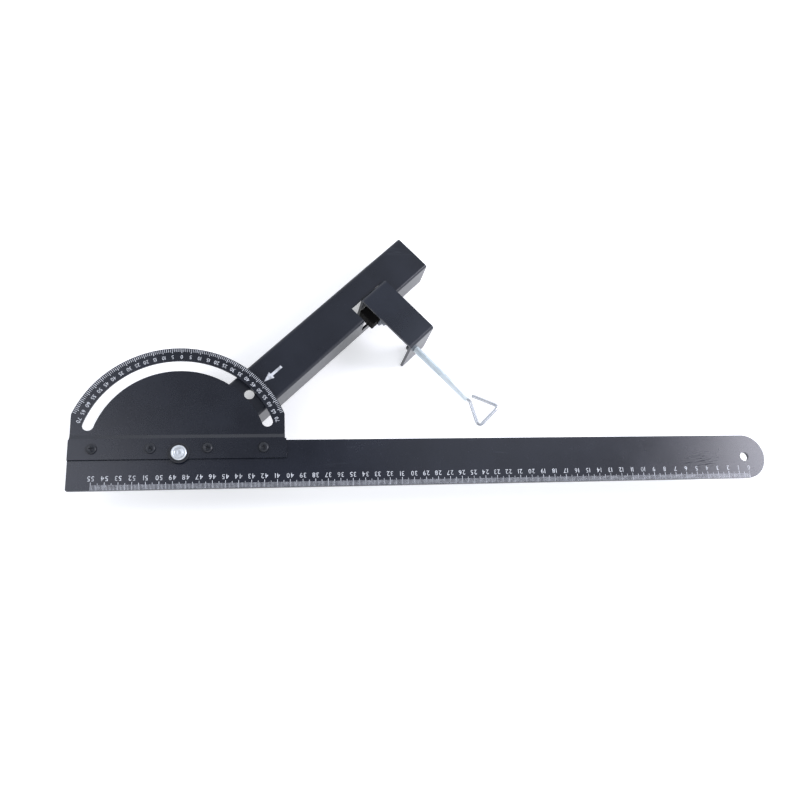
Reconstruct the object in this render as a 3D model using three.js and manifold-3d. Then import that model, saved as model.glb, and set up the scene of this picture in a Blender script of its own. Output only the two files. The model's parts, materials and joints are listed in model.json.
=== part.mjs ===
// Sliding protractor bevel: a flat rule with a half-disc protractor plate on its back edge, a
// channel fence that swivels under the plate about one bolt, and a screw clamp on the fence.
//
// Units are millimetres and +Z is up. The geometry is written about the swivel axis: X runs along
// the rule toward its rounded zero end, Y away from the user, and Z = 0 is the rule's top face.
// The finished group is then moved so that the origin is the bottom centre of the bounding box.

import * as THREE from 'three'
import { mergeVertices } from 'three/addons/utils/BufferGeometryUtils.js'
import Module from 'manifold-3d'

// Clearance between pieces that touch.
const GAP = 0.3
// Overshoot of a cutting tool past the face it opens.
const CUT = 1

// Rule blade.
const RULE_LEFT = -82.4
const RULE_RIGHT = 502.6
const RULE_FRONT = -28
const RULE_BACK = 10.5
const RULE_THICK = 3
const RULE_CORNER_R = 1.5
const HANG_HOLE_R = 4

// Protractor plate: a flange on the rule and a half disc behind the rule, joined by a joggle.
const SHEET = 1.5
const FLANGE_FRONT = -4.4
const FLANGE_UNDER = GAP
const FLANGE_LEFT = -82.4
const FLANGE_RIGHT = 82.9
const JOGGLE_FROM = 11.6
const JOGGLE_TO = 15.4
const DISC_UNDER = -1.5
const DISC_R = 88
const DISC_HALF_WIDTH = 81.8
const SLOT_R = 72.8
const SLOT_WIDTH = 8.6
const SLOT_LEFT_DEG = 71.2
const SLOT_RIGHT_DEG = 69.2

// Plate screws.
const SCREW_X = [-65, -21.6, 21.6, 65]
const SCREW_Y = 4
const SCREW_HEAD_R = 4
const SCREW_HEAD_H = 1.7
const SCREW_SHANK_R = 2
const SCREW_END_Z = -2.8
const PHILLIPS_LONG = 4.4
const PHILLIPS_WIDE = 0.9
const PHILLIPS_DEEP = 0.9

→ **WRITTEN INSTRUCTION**
Extract the lines above, from the first one through the one containing "import Module from 'manifold-3d'", and return only those, unchanged.

→ **TASK ANSWER**
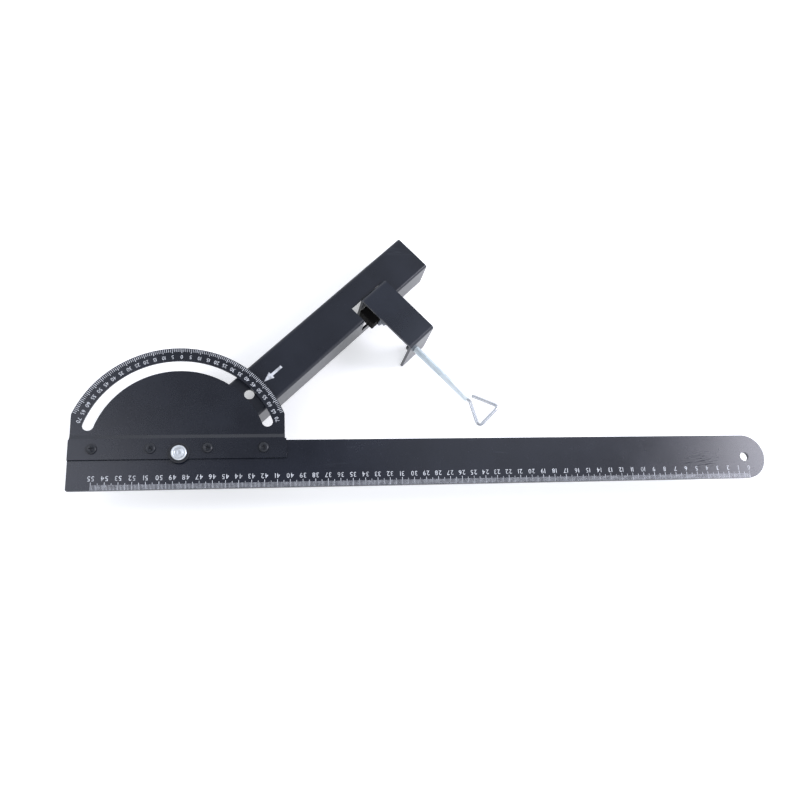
Reconstruct the object in this render as a 3D model using three.js and manifold-3d. Then import that model, saved as model.glb, and set up the scene of this picture in a Blender script of its own. Output only the two files. The model's parts, materials and joints are listed in model.json.
=== part.mjs ===
// Sliding protractor bevel: a flat rule with a half-disc protractor plate on its back edge, a
// channel fence that swivels under the plate about one bolt, and a screw clamp on the fence.
//
// Units are millimetres and +Z is up. The geometry is written about the swivel axis: X runs along
// the rule toward its rounded zero end, Y away from the user, and Z = 0 is the rule's top face.
// The finished group is then moved so that the origin is the bottom centre of the bounding box.

import * as THREE from 'three'
import { mergeVertices } from 'three/addons/utils/BufferGeometryUtils.js'
import Module from 'manifold-3d'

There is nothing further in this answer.